Es war der Beginn des Darmstädter Jugendstils, denn die Maßnahmen vollzogen sich noch vor der Gründung der 1899 von Ernst Ludwig ins Leben gerufenen Künstlerkolonie Mathildenhöhe. Das Ergebnis kulminierte 1901 in der Ausstellung „ Ein Dokument Deutscher Kunst“. Sie sollte der Welt eine neue Wohnkultur und die vollkommene Durchdringung von Kunst und Leben offenbaren, wie sie auch in unserer Region später sichtbaren Ausdruck in den Bad Nauheimer Badeanlagen fand.

In der Nacht vom 11. zum 12. September 1944, die als Brandnacht nicht nur in die Darmstädter Geschichte einging, wurde das Neue Palais schwer beschädigt.

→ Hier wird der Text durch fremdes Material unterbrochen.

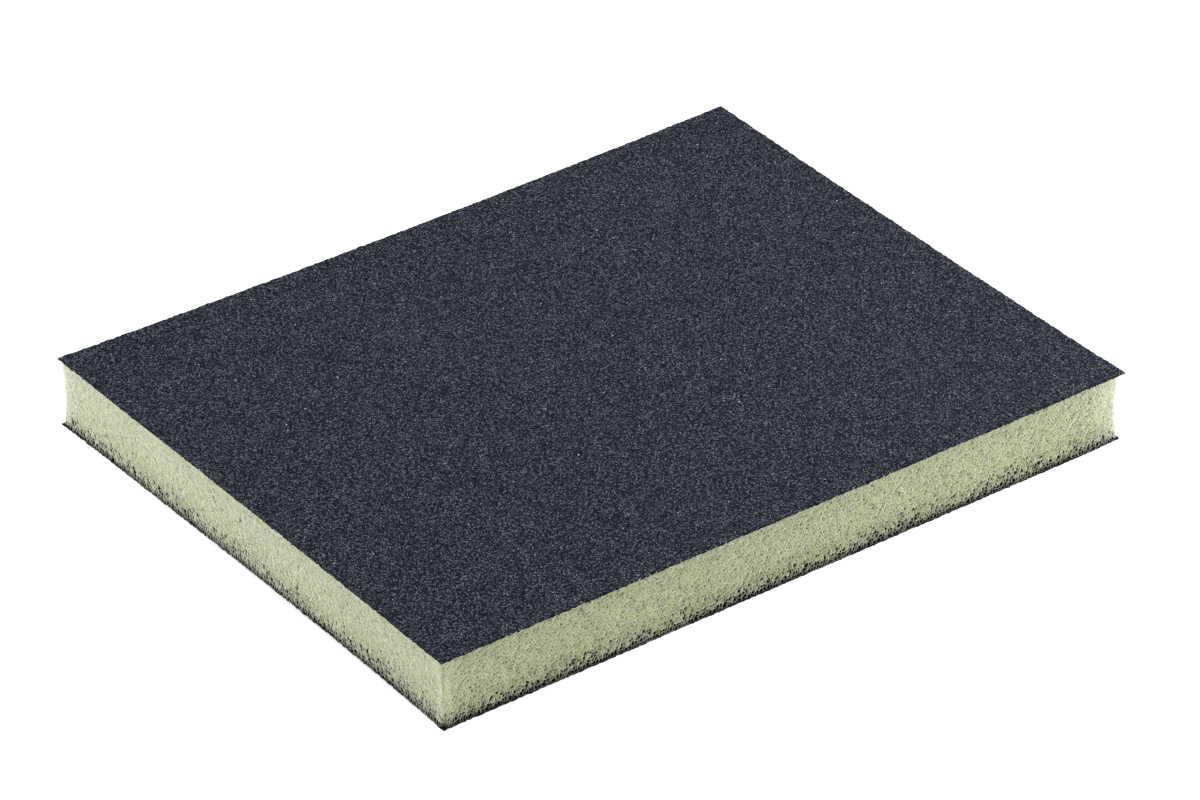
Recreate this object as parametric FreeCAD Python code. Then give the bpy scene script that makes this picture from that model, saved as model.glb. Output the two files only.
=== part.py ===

Die Fotografien zeugen von einem teilweise hohen Zerstörungsgrad im Innern und im Bereich des Südflügels, zeigen aber auch eine großteils erhaltene Bausubstanz. Die Forschungsarbeiten von Tücks bekräftigten, dass die Ruine nicht, wie lange Zeit angenommen, schon kurz nach Kriegsende abgebrochen wurde. Sie hat mehrer Pläne entdeckt, die zunächst den Wiederaufbau als Konzertsaal, Musikschule und städtische Bibliothek vorsahen, jedoch wahrscheinlich aus Kostengründen nicht ausgeführt wurden.
Wann der Abbruch letztendlich erfolgte, konnte nicht eindeutig eruiert werden. Zumindest 1954, bei Vollendung der Kuppel der benachbarten Ludwigskirche, existierte sie noch. Heute erhebt sich im ehemaligen Palaisgarten das 1972 eingeweihte Landestheater , anstelle des Palaisbaus breitet sich nun die Parkanlage aus. Keine Gedenktafel erinnert an das Schloss als Geburtsstätte berühmter historischer Persönlichkeiten, wie der letzten russischen Zarin, und Wiege des Darmstädter Jugendstils.
Mit ihren durch interessantes Bildmaterial und Planskizzen unterlegten gründlichen Recherchen und Analysen hat die Referentin trotz äußerst spärlicher Quellenlage einen anschaulichen Beitrag zur Erinnerung an dieses kulturhistorisch hervorragende Gebäude geleistet.